As then the University is a guild of Masters, the degree is the 'step' by which the distinction of becoming a full member of it is attained. Gibbon wrote a century ago that 'the use of academical degrees is visibly borrowed from the mechanic corporations, in which an apprentice, after serving his time, obtains a testimonial of his skill, and his licence to practise his trade or mystery'. This statement, though accurate in the main, is misleading; the truth is that the learned body has not so much borrowed from the 'mechanic' one, as that both have based their arrangements independently on the same idea.

This connexion may be illustrated from the other degree title, 'Bachelor.' If the etymology at present best supported may be accepted, that honourable term was originally used for a man who worked on a 'cow-strip' of land, i.e. who was assistant of a small cultivator; whether this be true or not, it at any rate soon came to denote the apprentice as opposed to the master-workman; in fact the 'Bachelor' in the university corresponded to the 'pupil-teacher' of more humble associations in our own days. In this sense of the word, as Dr. Murray quaintly says, a woman student can become a 'Bachelor' of Arts.

It was natural that the existing members of the 'university' or guild should be consulted as to the admission of new members; their consent was one element in the degree giving. The means by which the fitness of applicants for the degree was tested will be spoken of later, and also the methods by which the existing Masters expressed their willingness to admit the new-comer among them.

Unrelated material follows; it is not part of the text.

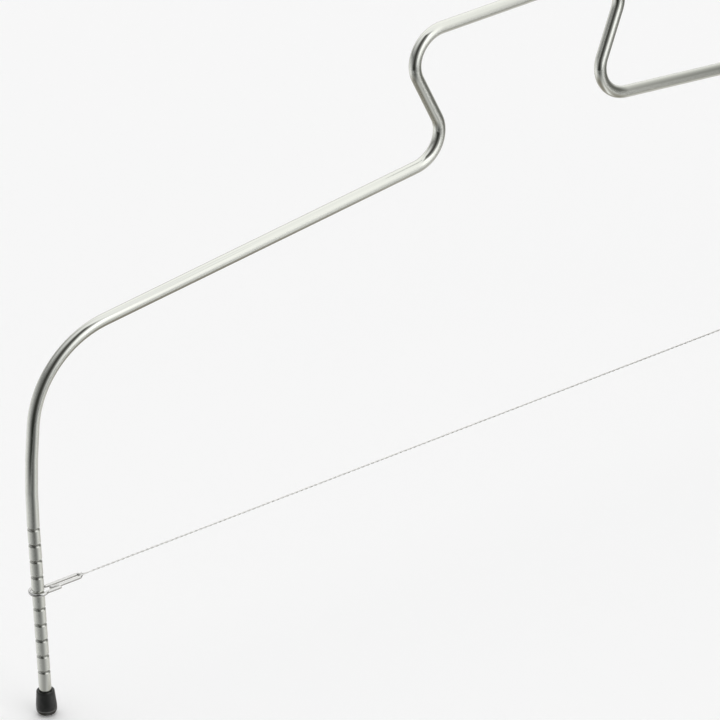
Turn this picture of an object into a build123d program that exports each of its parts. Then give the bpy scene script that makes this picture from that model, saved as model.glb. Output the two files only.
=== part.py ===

There were then two elements in the conferring of a mediaeval degree, the formal approval of the candidate by the already existing Masters and the granting of the 'licence' by the Chancellor.

Of these the 'licence' is fully retained in our present ceremony; the new M.A. receives permission from the Vice-Chancellor to 'do all that belongs to the status of a Master', when 'the requirements of the statutes have been fulfilled'. This condition is now meaningless, for he has already fulfilled all 'the requirements'; but in mediaeval times it referred to the second part of his qualifications, his appearance at the solemn 'Act' or ceremony which was the chief event of the University year. At it Masters and Doctors formally showed that they were able to perform the functions of their new rank, and were then 'admitted' to it by investiture with the 'cap' of authority, with the 'ring', and with the 'kiss' of peace; the kiss was given by the Senior Proctor; the ring was the symbol of the inceptor's mystical marriage to his science. The 'Act' in our day only survives as giving a name to one of our two Summer Terms, which still have a place in the University Calendar, and in the requirements of 'twelve terms of residence', although only nine real terms are kept. Its disappearance was gradual; already in 1654, when John Evelyn attended the 'Act' at St. Mary's, he expresses surprise at 'those ancient ceremonies and institution being as yet not wholly abolished'; but the 'Act' survived into another century, although becoming more and more of a form; it is last mentioned in 1733. With the ceremony disappeared the formal exhibition of the candidate's fitness for the degree he is seeking.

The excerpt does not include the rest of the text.